Data segment |
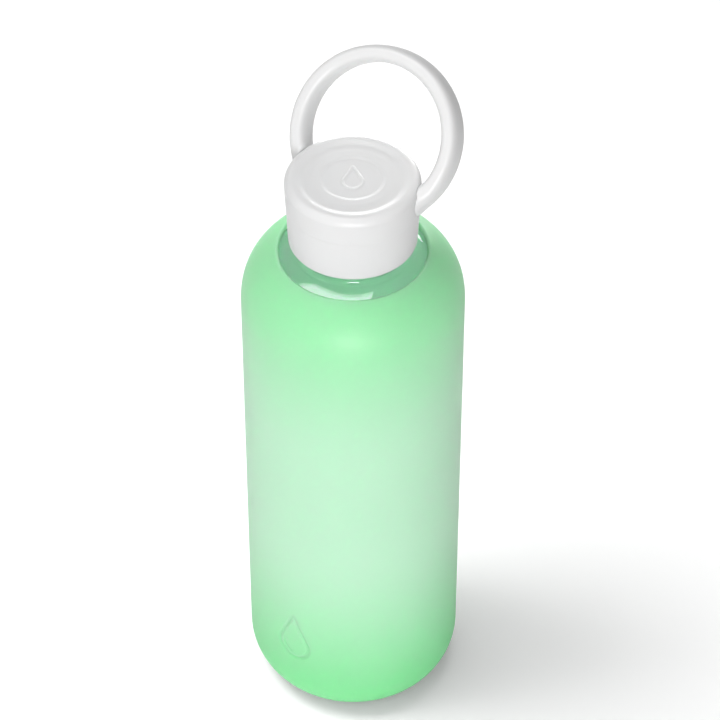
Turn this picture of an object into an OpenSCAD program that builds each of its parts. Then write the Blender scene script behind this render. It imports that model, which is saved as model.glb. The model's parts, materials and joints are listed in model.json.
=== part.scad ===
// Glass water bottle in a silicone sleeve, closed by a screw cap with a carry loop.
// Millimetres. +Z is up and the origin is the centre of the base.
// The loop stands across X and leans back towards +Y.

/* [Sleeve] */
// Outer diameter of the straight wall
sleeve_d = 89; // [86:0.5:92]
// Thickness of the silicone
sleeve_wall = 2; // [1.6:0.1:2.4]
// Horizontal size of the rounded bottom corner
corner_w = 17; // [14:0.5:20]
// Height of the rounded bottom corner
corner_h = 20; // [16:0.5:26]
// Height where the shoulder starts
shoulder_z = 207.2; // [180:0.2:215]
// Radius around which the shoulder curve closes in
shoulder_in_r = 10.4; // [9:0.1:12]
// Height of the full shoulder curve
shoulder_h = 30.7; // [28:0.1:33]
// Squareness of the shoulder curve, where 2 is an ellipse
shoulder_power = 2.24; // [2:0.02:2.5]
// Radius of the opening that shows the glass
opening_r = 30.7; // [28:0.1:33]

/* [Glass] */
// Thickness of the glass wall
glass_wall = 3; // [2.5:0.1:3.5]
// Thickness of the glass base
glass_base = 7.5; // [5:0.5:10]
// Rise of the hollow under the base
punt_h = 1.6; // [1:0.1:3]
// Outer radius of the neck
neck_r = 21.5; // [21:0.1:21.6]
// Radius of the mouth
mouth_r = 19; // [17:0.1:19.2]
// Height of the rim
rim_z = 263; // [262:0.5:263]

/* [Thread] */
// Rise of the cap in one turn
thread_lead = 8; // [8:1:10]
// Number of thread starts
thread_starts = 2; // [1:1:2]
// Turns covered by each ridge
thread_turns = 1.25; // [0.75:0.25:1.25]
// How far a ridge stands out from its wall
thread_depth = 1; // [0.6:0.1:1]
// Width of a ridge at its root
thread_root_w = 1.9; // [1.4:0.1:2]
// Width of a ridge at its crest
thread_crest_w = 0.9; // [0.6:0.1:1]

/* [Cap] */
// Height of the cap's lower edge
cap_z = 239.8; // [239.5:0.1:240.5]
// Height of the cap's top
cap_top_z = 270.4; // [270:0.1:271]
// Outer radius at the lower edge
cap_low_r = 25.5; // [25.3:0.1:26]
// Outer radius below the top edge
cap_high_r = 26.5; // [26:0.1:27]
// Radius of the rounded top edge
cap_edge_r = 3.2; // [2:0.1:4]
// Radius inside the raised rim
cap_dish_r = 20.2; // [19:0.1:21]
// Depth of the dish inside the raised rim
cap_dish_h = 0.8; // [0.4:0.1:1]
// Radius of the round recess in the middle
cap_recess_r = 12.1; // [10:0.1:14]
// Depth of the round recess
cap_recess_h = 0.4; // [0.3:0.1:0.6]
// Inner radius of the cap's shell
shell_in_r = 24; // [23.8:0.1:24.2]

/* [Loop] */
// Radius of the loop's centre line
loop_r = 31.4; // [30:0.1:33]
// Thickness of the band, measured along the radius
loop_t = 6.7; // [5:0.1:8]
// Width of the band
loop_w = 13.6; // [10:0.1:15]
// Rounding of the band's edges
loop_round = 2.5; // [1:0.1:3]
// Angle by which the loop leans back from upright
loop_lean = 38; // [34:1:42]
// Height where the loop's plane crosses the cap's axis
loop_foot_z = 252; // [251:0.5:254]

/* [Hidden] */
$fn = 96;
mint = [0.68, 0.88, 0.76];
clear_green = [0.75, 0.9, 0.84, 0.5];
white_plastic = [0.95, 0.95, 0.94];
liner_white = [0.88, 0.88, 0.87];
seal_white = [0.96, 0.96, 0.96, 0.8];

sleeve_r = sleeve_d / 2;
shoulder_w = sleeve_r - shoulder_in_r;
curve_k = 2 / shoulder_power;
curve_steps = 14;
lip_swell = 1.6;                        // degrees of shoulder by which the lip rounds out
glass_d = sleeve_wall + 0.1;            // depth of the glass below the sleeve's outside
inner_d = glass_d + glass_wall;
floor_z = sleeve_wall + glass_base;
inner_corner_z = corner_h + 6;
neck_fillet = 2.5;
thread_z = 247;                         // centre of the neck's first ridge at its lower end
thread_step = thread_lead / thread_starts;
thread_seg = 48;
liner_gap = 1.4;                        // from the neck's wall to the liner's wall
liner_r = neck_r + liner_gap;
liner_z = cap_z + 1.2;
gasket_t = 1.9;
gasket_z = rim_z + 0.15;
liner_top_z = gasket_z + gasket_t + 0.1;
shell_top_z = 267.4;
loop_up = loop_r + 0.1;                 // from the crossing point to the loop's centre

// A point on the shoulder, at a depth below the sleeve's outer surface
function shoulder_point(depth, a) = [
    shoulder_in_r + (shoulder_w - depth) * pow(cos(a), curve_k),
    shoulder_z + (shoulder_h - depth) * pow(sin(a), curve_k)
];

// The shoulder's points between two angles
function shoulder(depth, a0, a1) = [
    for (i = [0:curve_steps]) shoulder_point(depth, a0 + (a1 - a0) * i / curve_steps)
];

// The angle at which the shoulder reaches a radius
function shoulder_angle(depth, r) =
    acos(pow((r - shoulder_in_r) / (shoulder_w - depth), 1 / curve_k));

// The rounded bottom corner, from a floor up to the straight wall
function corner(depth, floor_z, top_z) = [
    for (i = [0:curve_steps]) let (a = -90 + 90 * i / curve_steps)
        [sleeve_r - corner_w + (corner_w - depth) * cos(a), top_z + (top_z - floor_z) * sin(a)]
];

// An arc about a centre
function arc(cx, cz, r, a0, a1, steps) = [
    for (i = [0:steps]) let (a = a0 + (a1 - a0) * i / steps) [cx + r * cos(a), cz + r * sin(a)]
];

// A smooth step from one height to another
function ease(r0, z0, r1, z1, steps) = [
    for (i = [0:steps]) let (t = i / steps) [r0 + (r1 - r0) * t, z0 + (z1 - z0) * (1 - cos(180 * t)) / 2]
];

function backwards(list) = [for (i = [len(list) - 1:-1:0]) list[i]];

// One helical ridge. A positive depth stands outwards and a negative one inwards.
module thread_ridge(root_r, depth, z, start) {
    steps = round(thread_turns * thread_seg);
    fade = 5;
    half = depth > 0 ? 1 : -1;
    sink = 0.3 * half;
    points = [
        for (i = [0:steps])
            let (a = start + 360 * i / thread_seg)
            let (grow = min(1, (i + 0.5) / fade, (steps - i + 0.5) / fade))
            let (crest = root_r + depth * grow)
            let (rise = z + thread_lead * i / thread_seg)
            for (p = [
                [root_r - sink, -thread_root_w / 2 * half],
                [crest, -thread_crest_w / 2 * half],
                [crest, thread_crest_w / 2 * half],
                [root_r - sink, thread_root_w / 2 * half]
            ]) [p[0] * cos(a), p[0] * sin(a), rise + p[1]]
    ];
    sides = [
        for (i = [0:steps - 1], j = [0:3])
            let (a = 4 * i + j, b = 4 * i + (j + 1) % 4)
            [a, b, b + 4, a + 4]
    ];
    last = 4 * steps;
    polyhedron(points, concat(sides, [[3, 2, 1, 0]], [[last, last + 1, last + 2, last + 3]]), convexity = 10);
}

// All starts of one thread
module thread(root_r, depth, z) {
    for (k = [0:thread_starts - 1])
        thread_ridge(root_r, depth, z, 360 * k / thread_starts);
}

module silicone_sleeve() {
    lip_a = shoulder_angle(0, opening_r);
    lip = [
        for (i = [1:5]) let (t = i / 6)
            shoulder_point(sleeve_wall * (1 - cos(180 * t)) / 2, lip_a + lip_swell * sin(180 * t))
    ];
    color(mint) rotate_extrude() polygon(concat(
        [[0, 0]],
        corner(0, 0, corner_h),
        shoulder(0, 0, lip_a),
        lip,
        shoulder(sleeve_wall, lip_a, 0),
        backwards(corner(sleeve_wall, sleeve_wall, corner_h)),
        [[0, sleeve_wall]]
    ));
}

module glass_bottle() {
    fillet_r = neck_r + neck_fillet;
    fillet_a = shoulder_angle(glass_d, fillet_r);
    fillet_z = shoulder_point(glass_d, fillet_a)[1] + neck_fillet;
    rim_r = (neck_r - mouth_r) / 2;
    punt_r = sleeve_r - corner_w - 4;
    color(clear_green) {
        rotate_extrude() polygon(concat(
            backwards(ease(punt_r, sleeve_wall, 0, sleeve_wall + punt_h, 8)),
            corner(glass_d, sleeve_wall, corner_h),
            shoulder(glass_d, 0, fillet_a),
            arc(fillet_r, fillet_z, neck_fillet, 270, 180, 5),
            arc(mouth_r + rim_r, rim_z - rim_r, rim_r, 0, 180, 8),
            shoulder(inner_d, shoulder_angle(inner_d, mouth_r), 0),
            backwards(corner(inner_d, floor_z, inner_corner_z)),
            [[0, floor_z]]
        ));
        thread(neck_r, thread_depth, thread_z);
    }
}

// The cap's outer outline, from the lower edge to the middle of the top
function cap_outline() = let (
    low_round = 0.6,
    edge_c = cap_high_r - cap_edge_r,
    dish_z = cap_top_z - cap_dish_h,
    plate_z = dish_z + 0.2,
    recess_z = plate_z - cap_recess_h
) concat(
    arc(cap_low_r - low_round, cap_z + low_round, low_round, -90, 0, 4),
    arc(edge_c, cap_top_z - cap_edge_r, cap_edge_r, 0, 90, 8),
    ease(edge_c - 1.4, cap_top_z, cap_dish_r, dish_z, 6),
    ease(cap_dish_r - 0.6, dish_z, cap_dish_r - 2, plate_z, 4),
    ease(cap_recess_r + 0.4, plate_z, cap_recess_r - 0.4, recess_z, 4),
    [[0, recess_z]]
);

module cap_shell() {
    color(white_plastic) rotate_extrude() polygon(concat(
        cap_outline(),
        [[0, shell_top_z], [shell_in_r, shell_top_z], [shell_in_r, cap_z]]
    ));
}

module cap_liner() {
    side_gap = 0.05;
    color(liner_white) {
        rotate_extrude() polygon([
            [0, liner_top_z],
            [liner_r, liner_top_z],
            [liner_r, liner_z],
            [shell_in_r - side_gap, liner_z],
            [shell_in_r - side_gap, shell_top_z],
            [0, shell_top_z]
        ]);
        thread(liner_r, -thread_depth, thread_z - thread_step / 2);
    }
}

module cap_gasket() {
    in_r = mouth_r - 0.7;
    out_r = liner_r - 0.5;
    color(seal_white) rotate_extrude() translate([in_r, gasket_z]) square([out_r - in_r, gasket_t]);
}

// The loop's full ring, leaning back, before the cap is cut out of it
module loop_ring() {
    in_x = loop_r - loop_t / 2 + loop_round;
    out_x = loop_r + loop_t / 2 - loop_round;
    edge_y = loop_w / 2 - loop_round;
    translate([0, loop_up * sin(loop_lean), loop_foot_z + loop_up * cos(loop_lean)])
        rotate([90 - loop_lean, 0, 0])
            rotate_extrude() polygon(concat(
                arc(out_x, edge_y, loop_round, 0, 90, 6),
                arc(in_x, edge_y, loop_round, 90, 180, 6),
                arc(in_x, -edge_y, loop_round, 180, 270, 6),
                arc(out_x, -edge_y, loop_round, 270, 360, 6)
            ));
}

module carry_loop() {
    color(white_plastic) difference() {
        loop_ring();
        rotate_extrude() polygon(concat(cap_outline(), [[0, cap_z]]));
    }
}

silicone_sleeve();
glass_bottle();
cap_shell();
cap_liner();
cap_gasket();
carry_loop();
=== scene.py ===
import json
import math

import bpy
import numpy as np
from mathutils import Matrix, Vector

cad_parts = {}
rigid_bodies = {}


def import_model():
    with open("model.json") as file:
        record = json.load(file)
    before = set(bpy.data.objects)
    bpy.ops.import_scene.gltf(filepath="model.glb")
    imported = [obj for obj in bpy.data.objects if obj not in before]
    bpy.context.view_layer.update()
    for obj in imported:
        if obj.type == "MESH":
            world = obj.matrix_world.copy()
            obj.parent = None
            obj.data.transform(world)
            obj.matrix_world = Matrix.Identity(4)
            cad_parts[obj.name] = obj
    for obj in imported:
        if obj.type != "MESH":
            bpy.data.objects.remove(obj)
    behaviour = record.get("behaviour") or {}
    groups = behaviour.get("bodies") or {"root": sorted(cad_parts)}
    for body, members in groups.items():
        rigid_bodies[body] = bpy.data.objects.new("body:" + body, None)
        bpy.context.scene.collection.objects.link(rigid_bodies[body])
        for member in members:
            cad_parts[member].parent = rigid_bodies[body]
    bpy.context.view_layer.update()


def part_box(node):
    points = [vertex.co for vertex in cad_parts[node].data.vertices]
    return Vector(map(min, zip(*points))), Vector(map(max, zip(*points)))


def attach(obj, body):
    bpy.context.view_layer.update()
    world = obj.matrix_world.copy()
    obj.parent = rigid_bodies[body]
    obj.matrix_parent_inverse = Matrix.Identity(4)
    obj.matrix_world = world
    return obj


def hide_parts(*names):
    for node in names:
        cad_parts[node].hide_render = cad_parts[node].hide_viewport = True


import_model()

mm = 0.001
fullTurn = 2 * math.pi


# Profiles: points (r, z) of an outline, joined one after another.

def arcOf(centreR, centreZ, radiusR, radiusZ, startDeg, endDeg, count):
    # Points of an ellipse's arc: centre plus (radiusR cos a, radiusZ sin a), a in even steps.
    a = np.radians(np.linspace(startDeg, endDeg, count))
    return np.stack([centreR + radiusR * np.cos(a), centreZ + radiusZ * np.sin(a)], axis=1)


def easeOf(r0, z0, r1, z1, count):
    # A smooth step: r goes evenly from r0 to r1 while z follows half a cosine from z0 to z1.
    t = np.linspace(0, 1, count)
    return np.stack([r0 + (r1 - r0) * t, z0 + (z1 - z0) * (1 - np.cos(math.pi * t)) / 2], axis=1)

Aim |
Word for word, quote the lines of the material from the first line through the line with "back towards +Y.", both ends included.

Final result |
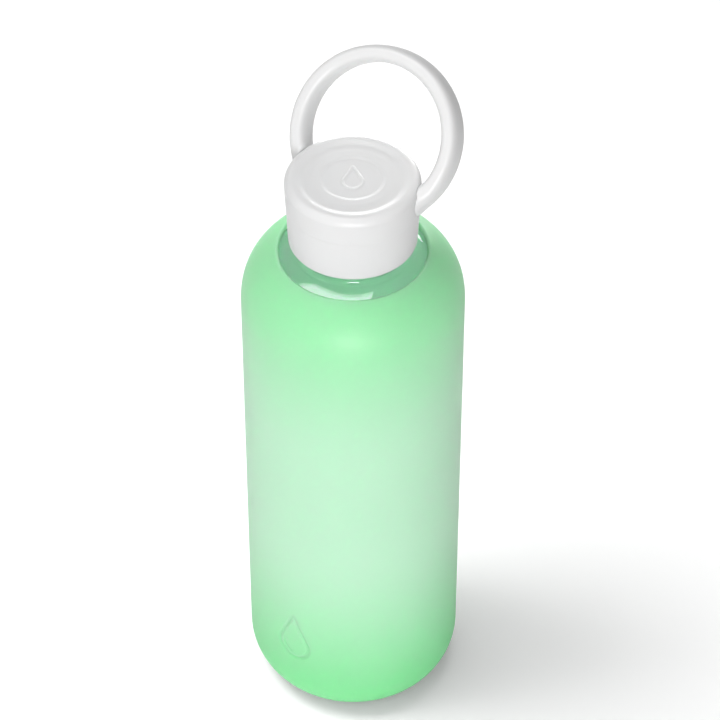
Turn this picture of an object into an OpenSCAD program that builds each of its parts. Then write the Blender scene script behind this render. It imports that model, which is saved as model.glb. The model's parts, materials and joints are listed in model.json.
=== part.scad ===
// Glass water bottle in a silicone sleeve, closed by a screw cap with a carry loop.
// Millimetres. +Z is up and the origin is the centre of the base.
// The loop stands across X and leans back towards +Y.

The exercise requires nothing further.